In terms of the role faith plays in social justice, Michael says, “I am an atheist, but for anyone who follows Christianity, Jesus was an activist.”
Spirituality, culture, and ideals around pacifism occupy a contentious space among activists as they determine how to best fight the Black Snake.
I’ve been in a prayer walk that went from one end of Manhattan to another, faced each of the 7 directions and inhaled the sage as a shaman led a water prayer.
I’ve met a warrior named Matene Strikes First at Foley Square by the NY branch of the Army Corps of Engineers. Matene sang old Indigenous songs and ones he’d written. He broke down crying in front of us, “I remember Wounded Knee. I remember Little Bighorn. When did people stop caring about the world? I’m seventeen. I shouldn’t have to be doing this.” The last time we spoke on the phone, he was at the Supreme Court in Colorado fighting to make fracking illegal in the state. I keep thinking: he’s seventeen and carrying 500 years of colonized history on his shoulders. He’s fighting with a new ghost dance as he wears his tight braids down his back and wails the music of his ancestors, as he takes up his place in the US court system and travels across the country speaking for Indigenous rights. He’s so young and yet so weighed down by all the years of this inherited battle.

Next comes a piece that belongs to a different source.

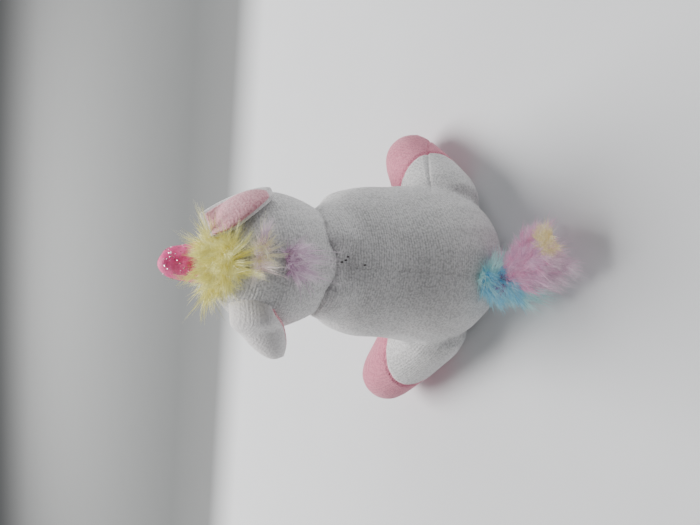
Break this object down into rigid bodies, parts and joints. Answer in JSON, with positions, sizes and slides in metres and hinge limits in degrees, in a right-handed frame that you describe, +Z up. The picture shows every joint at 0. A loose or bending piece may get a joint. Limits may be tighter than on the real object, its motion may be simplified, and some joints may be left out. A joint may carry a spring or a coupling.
{
  "type": "plush unicorn",
  "caption": "Seated stuffed unicorn toy with soft head, arms and legs that flex at the seams, floppy ears, a short glitter horn and a rainbow fur mane and tail.",
  "frame": {"origin": "centre of the toy's bounding box in plan, on the surface it sits on", "axes": "+Z up; the unicorn faces -Y, its own left side is +X and its tail runs towards +Y"},
  "size_m": [0.1514, 0.1444, 0.1547],
  "materials": {
    "white_velour": "matte",
    "hoof_pink": "matte",
    "ear_lining": "matte",
    "horn_glitter": "satin",
    "fur_yellow": "matte",
    "fur_lilac": "matte",
    "fur_blue": "matte",
    "fur_pink": "matte",
    "fur_cream": "matte",
    "fur_backing": "matte",
    "filling": "matte",
    "pellet_bag": "matte",
    "eye_black": "gloss",
    "washer": "matte",
    "face_thread": "satin",
    "closing_thread": "matte"
  },
  "bodies": {
    "torso": {"back_panel_left": "white_velour", "back_panel_right": "white_velour", "belly_panel": "white_velour", "seat_panel": "white_velour", "torso_stuffing": "filling", "seat_pellet_bag": "pellet_bag", "back_closing_thread": "closing_thread"},
    "neck": {"neck_stuffing": "filling"},
    "head": {"chin_panel": "white_velour", "eye_left": "eye_black", "eye_right": "eye_black", "eye_washer_left": "washer", "eye_washer_right": "washer", "forehead_panel": "white_velour", "head_panel_left": "white_velour", "head_panel_right": "white_velour", "head_stuffing": "filling", "mane_backing": "fur_backing", "mane_crown_fur": "fur_yellow", "mane_nape_fur": "fur_lilac", "mouth": "face_thread", "muzzle_cover": "white_velour", "nostril_left": "face_thread", "nostril_right": "face_thread"},
    "horn": {"horn_cover": "horn_glitter", "horn_stuffing": "filling"},
    "ear_left": {"ear_left_back": "white_velour", "ear_left_lining": "ear_lining"},
    "leg_left": {"leg_left_cover_lower": "white_velour", "leg_left_cover_upper": "white_velour", "leg_left_hoof": "hoof_pink", "leg_left_stuffing": "filling"},
    "arm_left": {"arm_left_cover_inner": "white_velour", "arm_left_cover_outer": "white_velour", "arm_left_hoof": "hoof_pink", "arm_left_stuffing": "filling"},
    "ear_right": {"ear_right_back": "white_velour", "ear_right_lining": "ear_lining"},
    "leg_right": {"leg_right_cover_lower": "white_velour", "leg_right_cover_upper": "white_velour", "leg_right_hoof": "hoof_pink", "leg_right_stuffing": "filling"},
    "arm_right": {"arm_right_cover_inner": "white_velour", "arm_right_cover_outer": "white_velour", "arm_right_hoof": "hoof_pink", "arm_right_stuffing": "filling"},
    "tail_root": {"tail_fur_blue": "fur_blue", "tail_core_root": "fur_backing"},
    "tail_end": {"tail_fur_pink": "fur_pink", "tail_fur_yellow": "fur_cream", "tail_core_end": "fur_backing"}
  },
  "joints": [
    {"name": "neck_turn", "type": "hinge", "parent": "torso", "child": "neck", "pos_m": [-0.00731, -0.01376, 0.106], "axis": [0, 0, 1], "range_deg": [-25, 25], "stiffness_Nm_per_rad": 0.6},
    {"name": "head_nod", "type": "hinge", "parent": "neck", "child": "head", "pos_m": [-0.00731, -0.01376, 0.106], "axis": [1, 0, 0], "range_deg": [-10, 10], "stiffness_Nm_per_rad": 0.9},
    {"name": "horn_flex", "type": "hinge", "parent": "head", "child": "horn", "pos_m": [-0.00431, -0.02876, 0.13], "axis": [0.9912, 0.1322, 0], "range_deg": [-8, 8], "stiffness_Nm_per_rad": 0.05},
    {"name": "ear_left_flop", "type": "hinge", "parent": "head", "child": "ear_left", "pos_m": [0.01169, -0.00476, 0.1305], "axis": [-0.4396, 0.5734, -0.6913], "range_deg": [-12, 8], "stiffness_Nm_per_rad": 0.02},
    {"name": "leg_left_lift", "type": "hinge", "parent": "torso", "child": "leg_left", "pos_m": [0.02769, -0.00276, 0.023], "axis": [-0.6783, -0.7348, 0], "range_deg": [-8, 25], "stiffness_Nm_per_rad": 0.5},
    {"name": "arm_left_swing", "type": "hinge", "parent": "torso", "child": "arm_left", "pos_m": [0.01469, -0.03376, 0.064], "axis": [-0.9939, -0.1104, 0], "range_deg": [-10, 30], "stiffness_Nm_per_rad": 0.3},
    {"name": "ear_right_flop", "type": "hinge", "parent": "head", "child": "ear_right", "pos_m": [-0.02331, -0.01276, 0.1395], "axis": [0.4474, 0.881, 0.1539], "range_deg": [-4, 16], "stiffness_Nm_per_rad": 0.02},
    {"name": "leg_right_lift", "type": "hinge", "parent": "torso", "child": "leg_right", "pos_m": [-0.03981, -0.00376, 0.0225], "axis": [-0.8069, 0.5907, 0], "range_deg": [-8, 25], "stiffness_Nm_per_rad": 0.5},
    {"name": "arm_right_swing", "type": "hinge", "parent": "torso", "child": "arm_right", "pos_m": [-0.02931, -0.03376, 0.064], "axis": [-0.9939, 0.1104, 0], "range_deg": [-10, 30], "stiffness_Nm_per_rad": 0.3},
    {"name": "tail_sway", "type": "hinge", "parent": "torso", "child": "tail_root", "pos_m": [-0.00731, 0.03624, 0.025], "axis": [0.0404, 0.6062, 0.7943], "range_deg": [-20, 20], "stiffness_Nm_per_rad": 0.25},
    {"name": "tail_lift", "type": "hinge", "parent": "tail_root", "child": "tail_end", "pos_m": [-0.00631, 0.05124, 0.0135], "axis": [0.5812, 0.8137, 0], "range_deg": [0, 30], "stiffness_Nm_per_rad": 0.15}
  ]
}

I’ve watched an Indigenous man climb up onto a trash can wearing a rainbow bandana over his face as he recounted the stories of the Cochabama Water War and the Bolivian gas conflict. I’ve listened to Lee Courtier moan the aching war songs of Crazy Horse and implore for a “diversity of tactics,” to protect life and water by any means necessary, to go to battle if necessary.
Michael explained, “My grandmother taught me, ‘we are the reflection of what we want the world to be.’ We have to leave this earth the way we found it—better than how we found it. We’re living on borrowed time…on borrowed land.”
As a man in the crowd began to spout sexist vulgarity, the crowd encased Michael and like a protective cocoon—an armory of human flesh—we shielded him from at least this invasion. Michael said, “Women is light. Women is direction. A womb is like a river.”
Monte, a student at NYU, lit a bundle of sage and exhaled until grey clouds swooped in around us, told a photographer to stop filming, and said a prayer in an Indigenous language. Sage and smoke filled the air.
Michael told the crowd that he was going to say something in his native language. We listened quietly. He fumbled with his words as emotion took hold, lips trembling at the old language until he broke down crying—unable to finish.
A woman stood beside him and finished his words for him. She spoke in the hybrid mixology of four languages—in Native, Spanish, English, and Japanese words she spoke. And she said, “I’m also Indigenous from the Philippines. My mother named me Malaya. It means ‘the one who is possessed by freedom.’ Inside me is the blood of a colonizer and a rapist. Inside of me is the Indigenous woman he raped. We are all healing from being born. It’s not truth but comfort that people seek. It’s all about marketing and tapping into the American psyche. We often turn our eyes on the smoke, but only in the light of the fire can we even see the smoke rising. I had no choice in my name. But we have the choice. We can either defend and conform to what we are afraid of, or we can cherish what we love. What will you do?”